WHAT YOU ARE ASKED TO DO
Repeat exactly the lines from the start of the material below up to and including the "# Finishes. Each" line.

****

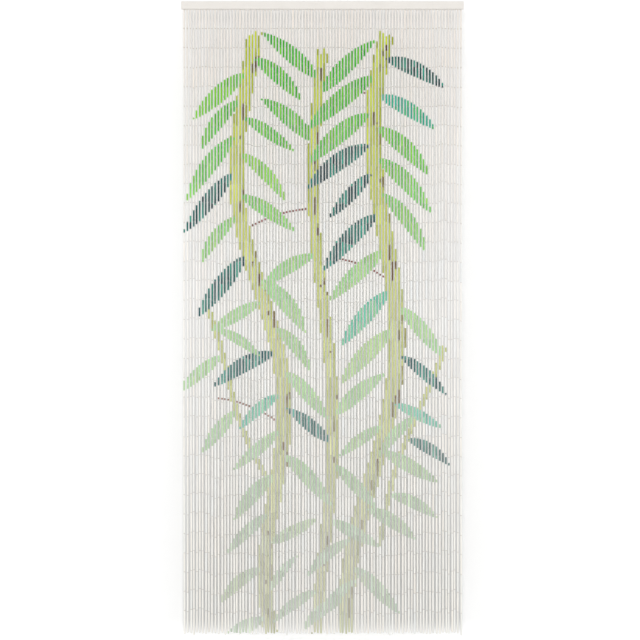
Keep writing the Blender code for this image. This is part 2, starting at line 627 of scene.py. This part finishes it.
def makeLinks(material, heights):
    draw = np.random.default_rng(links["seed"])
    shape = eyeShape()
    scratch = bpy.data.meshes.new("one_eye")
    half = Vector((0, 0, links["apart"]))
    for number, strands in strandGroups():
        group = bmesh.new()
        for strand in strands:
            for joint in range(1, hang["tubes"]):
                middle = strandCentre(strand, heights[strand][joint])
                turn = draw.uniform(0, math.pi)
                hangEye(group, shape, scratch, middle + half, turn)
                hangEye(group, shape, scratch, middle - half, turn + math.pi / 2)
            turn = draw.uniform(0, math.pi)
            hangEye(group, shape, scratch, strandCentre(strand, 0) - half, turn)
            hangEye(group, shape, scratch, strandCentre(strand, 1), turn)
        makePiece("links_%d" % number, group, material)
    shape.free()
    bpy.data.meshes.remove(scratch)
    print("links hooked")


# The header strip under the rail

header = {
    "edge": 0.2 * mm,
    "deep": 9.2 * mm,
    "under": 0.05 * mm,  # below the rail
}


def makeHeader(material):
    width = strandX(hang["strands"] - 1) - strandX(0) + tubes["width"]
    bm = bmesh.new()
    bmesh.ops.create_cube(bm, size=1.0)
    top = railLow.z - header["under"]
    bmesh.ops.scale(bm, vec=(width, header["deep"], top - headerBottom), verts=bm.verts)
    middle = (0, strandPlane, (top + headerBottom) / 2)
    bmesh.ops.translate(bm, vec=middle, verts=bm.verts)
    cut = {"affect": "EDGES", "segments": 2, "profile": 0.5, "material": -1}
    bmesh.ops.bevel(bm, geom=list(bm.edges), offset=header["edge"], **cut)
    makePiece("header_strip", bm, material)
    print("header strip fixed")


# Finishes. Each noise has its waves per metre along X, Y and Z, its detail and its shift

tubeLook = {
    "fibres": ((520, 520, 14), 4.0),
    "streaks": ((900, 900, 30), 2.0, 3.0),
    "blotches": ((60, 60, 25), 3.0, 7.0),
    "lines": (0.56, 0.74),  # between these the streaks turn into dark lines
    "shine": 0.3,
}
railLook = {
    "grain": ((9, 260, 420), 5.0),
    "brush": ((22, 900, 900), 2.0, 4.0),
    "patches": ((14, 14, 14), 3.0, 9.0),
    "light": (0.668, 0.639, 0.602, 1),
    "warm": (0.655, 0.626, 0.585, 1),
}
wireLook = {
    "tarnish": ((400, 400, 400), 3.0),
    "bright": (0.30, 0.27, 0.24, 1),
    "dull": (0.17, 0.13, 0.10, 1),
    "metal": 0.9,
}


def tubePaint():
    finish = Finish("tube_paint_look")
    fibres = finish.noise(*tubeLook["fibres"])
    streaks = finish.noise(*tubeLook["streaks"])
    blotches = finish.noise(*tubeLook["blotches"])
    cover = finish.painted("paint", 1)
    worn = finish.clamp(cover * (1.25 - 0.42 * streaks))
    colour = finish.blend(worn, finish.painted("coat"), finish.painted("paint"))
    lines = finish.ramp(streaks, *tubeLook["lines"])
    finish.toned(colour, 0.82 + 0.22 * fibres + 0.09 * blotches - 0.10 * lines)
    finish.set("Roughness", 0.40 + 0.20 * blotches)
    finish.set("Specular IOR Level", tubeLook["shine"])
    finish.bump(fibres + 0.5 * streaks, 0.25, 0.15 * mm)
    return finish.material


def railPaint():
    finish = Finish("rail_paint_look")
    grain = finish.noise(*railLook["grain"])
    brush = finish.noise(*railLook["brush"])
    patches = finish.noise(*railLook["patches"])
    colour = finish.blend(patches, railLook["light"], railLook["warm"])
    finish.toned(colour, 0.895 + 0.105 * grain + 0.045 * brush)
    finish.set("Roughness", 0.42 + 0.18 * patches)
    finish.bump(grain + 0.6 * brush, 0.3, 0.25 * mm)
    return finish.material


def linkWire():
    finish = Finish("link_wire_look")
    tarnish = finish.noise(*wireLook["tarnish"])
    finish.set("Base Color", finish.blend(tarnish, wireLook["bright"], wireLook["dull"]))
    finish.set("Metallic", wireLook["metal"])
    finish.set("Roughness", 0.35 + 0.3 * tarnish)
    return finish.material


# Wall, floor, lights and camera

studio = {
    "wallBehind": 110 * mm,
    "floorBelow": 110 * mm,
    "reach": 14.0,
    "floorRadius": 60.0,
    "floorSides": 96,
    "floorPaint": (0.90, 0.90, 0.90, 1),
    "wallLight": (0.875, 0.875, 0.875, 1),
    "wallPaintedShadow": (0.56, 0.56, 0.555, 1),
    "wallPaintedLightBelow": (0.97, 0.97, 0.97, 1),  # painted light: the wall is lighter under the strands, where they shade it
    "shadeDown": (-0.65, -2.35),  # the painted shadow of the curtain on the wall deepens between these heights
    "shadeFoot": (-1.955, -2.022),  # and ends between these
    "shadeWide": (0.444, 0.456),  # and between these distances from the middle
    "shadeMiddle": 0.53,  # its strength in the middle, where less daylight comes round the curtain
    "shadeSides": (0.05, 0.42),
    "world": 0.89,
    "sun": 1.30,
    "sunWide": 20.0,  # degrees, for soft edges to the shadows
    "sunFrom": (-0.15, -5.6, 0.45),
}
photo = {
    "pixels": 640,
    "railPixels": 282.6,
    "railTop": 1.2,
    "railMiddle": 322.5,
    "lens": 100.0,
    "sensor": 36.0,
    "sees": 100.0,  # metres
}


# The wall's colour holds a painted shadow of the curtain, darker towards the foot and weaker in the
# middle, and painted light that makes it lighter below the strands.
def wallColour(finish):
    place = finish.node("ShaderNodeTexCoord", {}, {}, "Object")
    x, z = (finish.node("ShaderNodeSeparateXYZ", {}, {0: place}, axis) for axis in (0, 2))
    aside = finish.node("ShaderNodeMath", {"operation": "ABSOLUTE"}, {0: x})
    foot = finish.ramp(z, *studio["shadeFoot"])
    shade = finish.ramp(z, *studio["shadeDown"]) * (1 - foot)
    shade = shade * (1 - finish.ramp(aside, *studio["shadeWide"]))
    middle = studio["shadeMiddle"]
    shade = shade * (middle + (1 - middle) * finish.ramp(aside, *studio["shadeSides"]))
    bare = finish.blend(foot, studio["wallLight"], studio["wallPaintedLightBelow"])
    return finish.blend(shade, bare, studio["wallPaintedShadow"])


def makeWall():  # it shows from the front only
    finish = Finish("wall")
    finish.set("Base Color", wallColour(finish))
    finish.set("Roughness", 0.9)
    finish.set("Specular IOR Level", 0.1)
    clear = finish.node("ShaderNodeBsdfTransparent", {}, {})
    back = finish.node("ShaderNodeNewGeometry", {}, {}, "Backfacing")
    front = Socket(finish, finish.shader.outputs[0])
    sided = finish.node("ShaderNodeMixShader", {}, {0: back, 1: front, 2: clear})
    finish.feed(finish.tree.nodes["Material Output"].inputs["Surface"], sided)
    bm = bmesh.new()
    bmesh.ops.create_grid(bm, x_segments=1, y_segments=1, size=studio["reach"])
    bmesh.ops.rotate(bm, cent=(0, 0, 0), matrix=Matrix.Rotation(math.pi / 2, 3, "X"), verts=bm.verts)
    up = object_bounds()[0].z - studio["floorBelow"] + studio["reach"]
    bmesh.ops.translate(bm, vec=(0, studio["wallBehind"], up), verts=bm.verts)
    makeStage("wall", bm, finish.material)


def makeFloor():
    finish = Finish("floor")
    finish.set("Base Color", studio["floorPaint"])
    finish.set("Roughness", 0.85)
    bm = bmesh.new()
    disc = {"cap_ends": True, "segments": studio["floorSides"], "radius": studio["floorRadius"]}
    bmesh.ops.create_circle(bm, **disc)
    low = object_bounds()[0].z - studio["floorBelow"]
    bmesh.ops.translate(bm, vec=(0, 0, low), verts=bm.verts)
    makeStage("floor", bm, finish.material)


def makeStage(name, bm, material):
    mesh = bpy.data.meshes.new(name)
    bm.to_mesh(mesh)
    bm.free()
    mesh.materials.append(material)
    item = bpy.data.objects.new(name, mesh)
    bpy.context.scene.collection.objects.link(item)
    item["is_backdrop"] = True


def makeLights():
    world = bpy.data.worlds.new("room")
    world.use_nodes = True
    background = world.node_tree.nodes["Background"]
    background.inputs["Color"].default_value = (1, 1, 1, 1)
    background.inputs["Strength"].default_value = studio["world"]
    bpy.context.scene.world = world
    sun = bpy.data.lights.new("sun", "SUN")
    sun.energy = studio["sun"]
    sun.angle = math.radians(studio["sunWide"])
    lamp = bpy.data.objects.new("sun", sun)
    lamp.location = studio["sunFrom"]
    lamp.rotation_euler = (-lamp.location).to_track_quat("-Z", "Y").to_euler()
    bpy.context.scene.collection.objects.link(lamp)


def makeCamera():
    metresEach = (railHigh.x - railLow.x) / photo["railPixels"]
    half = photo["pixels"] / 2
    x = (railLow.x + railHigh.x) / 2 - (photo["railMiddle"] - half) * metresEach
    z = railHigh.z + photo["railTop"] * metresEach - half * metresEach
    away = half * metresEach * photo["lens"] / (photo["sensor"] / 2)
    data = bpy.data.cameras.new("camera")
    data.lens = photo["lens"]
    data.sensor_width = photo["sensor"]
    data.clip_end = photo["sees"]
    camera = bpy.data.objects.new("camera", data)
    camera.location = (x, railLow.y - away, z)
    camera.rotation_euler = (math.pi / 2, 0, 0)
    bpy.context.scene.collection.objects.link(camera)
    bpy.context.scene.camera = camera


grownLeaves = growLeaves()
print(len(grownLeaves), "leaves laid out")
paintOnTubes = tubePaint()
paintOnRail = railPaint()
jointRows = makeTubes(paintOnTubes, grownLeaves)
makeLinks(linkWire(), jointRows)
makeHeader(paintOnRail)
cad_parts["rail"].material_slots[0].material = paintOnRail
makeWall()
makeFloor()
makeLights()
makeCamera()
bpy.context.scene.view_settings.view_transform = "Standard"
print("stage set")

****

OUTPUT OF THE TASK
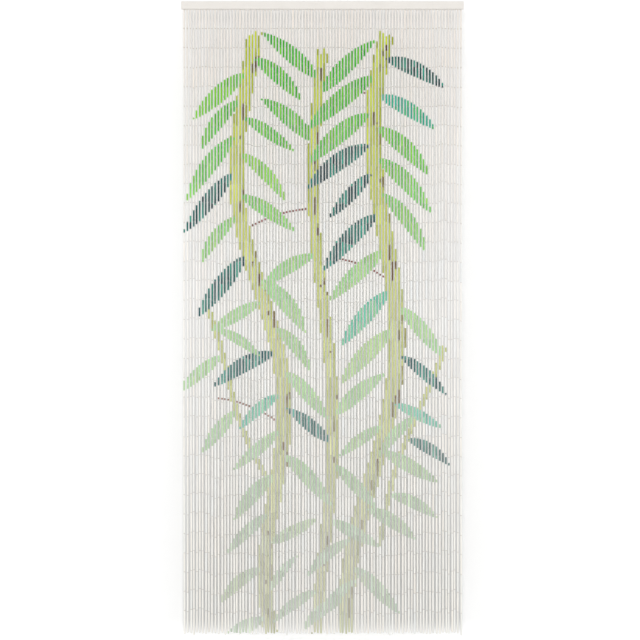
Keep writing the Blender code for this image. This is part 2, starting at line 627 of scene.py. This part finishes it.
def makeLinks(material, heights):
    draw = np.random.default_rng(links["seed"])
    shape = eyeShape()
    scratch = bpy.data.meshes.new("one_eye")
    half = Vector((0, 0, links["apart"]))
    for number, strands in strandGroups():
        group = bmesh.new()
        for strand in strands:
            for joint in range(1, hang["tubes"]):
                middle = strandCentre(strand, heights[strand][joint])
                turn = draw.uniform(0, math.pi)
                hangEye(group, shape, scratch, middle + half, turn)
                hangEye(group, shape, scratch, middle - half, turn + math.pi / 2)
            turn = draw.uniform(0, math.pi)
            hangEye(group, shape, scratch, strandCentre(strand, 0) - half, turn)
            hangEye(group, shape, scratch, strandCentre(strand, 1), turn)
        makePiece("links_%d" % number, group, material)
    shape.free()
    bpy.data.meshes.remove(scratch)
    print("links hooked")


# The header strip under the rail

header = {
    "edge": 0.2 * mm,
    "deep": 9.2 * mm,
    "under": 0.05 * mm,  # below the rail
}


def makeHeader(material):
    width = strandX(hang["strands"] - 1) - strandX(0) + tubes["width"]
    bm = bmesh.new()
    bmesh.ops.create_cube(bm, size=1.0)
    top = railLow.z - header["under"]
    bmesh.ops.scale(bm, vec=(width, header["deep"], top - headerBottom), verts=bm.verts)
    middle = (0, strandPlane, (top + headerBottom) / 2)
    bmesh.ops.translate(bm, vec=middle, verts=bm.verts)
    cut = {"affect": "EDGES", "segments": 2, "profile": 0.5, "material": -1}
    bmesh.ops.bevel(bm, geom=list(bm.edges), offset=header["edge"], **cut)
    makePiece("header_strip", bm, material)
    print("header strip fixed")


# Finishes. Each noise has its waves per metre along X, Y and Z, its detail and its shift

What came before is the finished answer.